To me it seems Utterly And Completely Wrong for tcSyntaxOp to take the continuation as a thing_inside argument. Not only is it extremely complicated, but it's also plain wrong.

Why can't it just decompose the function type to produce a bunch of types to use as the expected types for the aguments? No Notes explain. The code makes my head spin.

Richard, can't this all be radically simplified?

comment:9 Changed 18 months ago by simonpj

PS: using WpFun would mean you could return a single HsWrapper to wrap around the bind function, rather than returning wrappers for the function, the arguments, and the result. See its use in TcUnify.tc_sub_type_ds.

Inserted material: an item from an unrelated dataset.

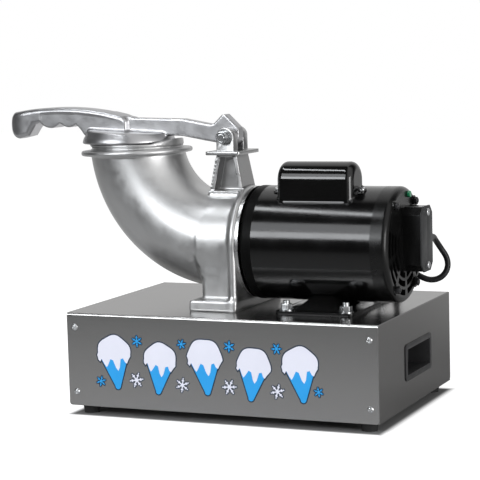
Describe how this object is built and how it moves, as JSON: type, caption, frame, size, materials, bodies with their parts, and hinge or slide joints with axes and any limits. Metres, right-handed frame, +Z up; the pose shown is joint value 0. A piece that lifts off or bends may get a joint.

comment:10 Changed 18 months ago by goldfire

There's always room for simplification, of course, but I think the room here is limited. This whole mechanism came into being when ExpTypes were introduced. ExpTypes are "holes" -- places to write a type once we infer it; they replaced SigmaTv tyvars that were used previously. I forget what aspect of ExpTypes specifically forced the rewrite of rebindable syntax, but I do remember that this was more-or-less forced.

The reason for the complication is that we want to allow for the possibility that (>>=) :: blah -> (forall x. x -> x) -> wurble, where the arguments might have a higher-rank type. This, in turn, requires skolemization while type-checking. That problem with the current setup is that the two arguments are checked in the same thing_inside, where they should really be in different contexts. But that would make the whole scheme even more complicated.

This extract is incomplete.